Abstract

September 1, 1999, saw the opening of Paris Las Vegas, the most ambitiously themed of Las Vegas’s resorts to that date. In 2001, Baz Luhrmann’s Moulin Rouge and Jean-Pierre Jeunet’s Le Fabuleux destin d’Amelie Poulain were released to huge popular success. These two films share with the Vegas resort the mobilization of the brand or commodity “Paris,” and function via a shared alchemy of appeals to potential consumers (tourists and viewers in all cases). All feature prominent use of totemic Parisian imagery to situate their narratives, and invite us to travel to a “Paris” born of collective memory. This paper examines how Paris is commodified by the films and resort, as well as what these three examples can reveal about the image of Paris as an imaginary construct. It is necessary to examine the three phenomena as equal manifestations of a spike in an enduring fascination with particular concepts of Paris in the popular imagination and in the uses of commodity culture – a vogue heightened around the end of the twentieth century and the beginning of the next.
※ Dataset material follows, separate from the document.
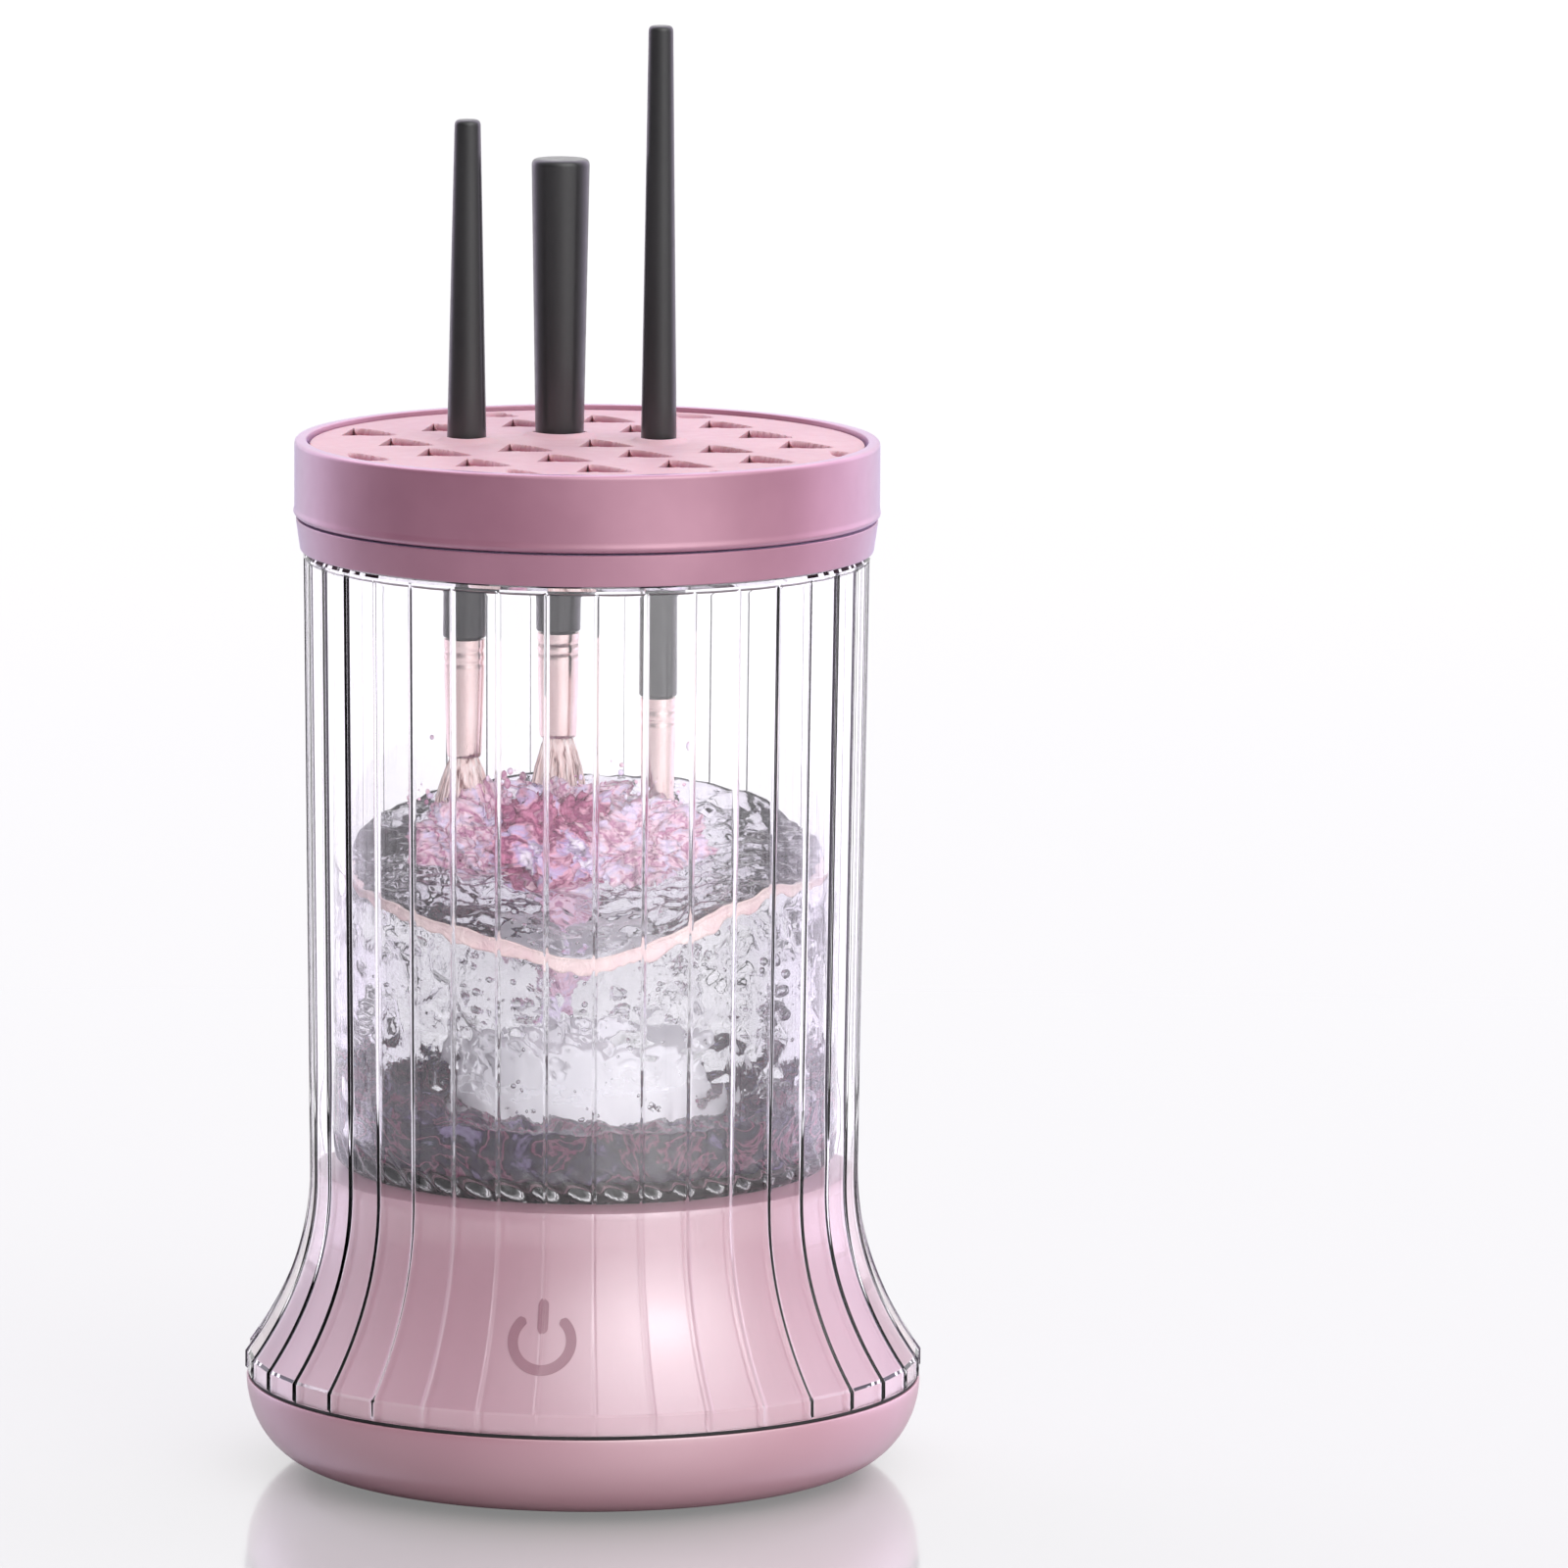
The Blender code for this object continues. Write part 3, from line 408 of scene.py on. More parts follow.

Analysis of the of the Parisian phenomenon circa 1999-2001 – as manifest by the resort and the two feature films – benefits from consideration of its relationships to Guy Debord’s theories of the spectacle, and to theorizations of nostalgia and the touristic drive. This analysis reveals how the brand of Paris may have been mobilized in an especially pronounced way at this particular cultural moment to serve as a container or palliative for anxieties around the impending turn of the century, the new millennium and the global changes this particular passage of time seemed to underline.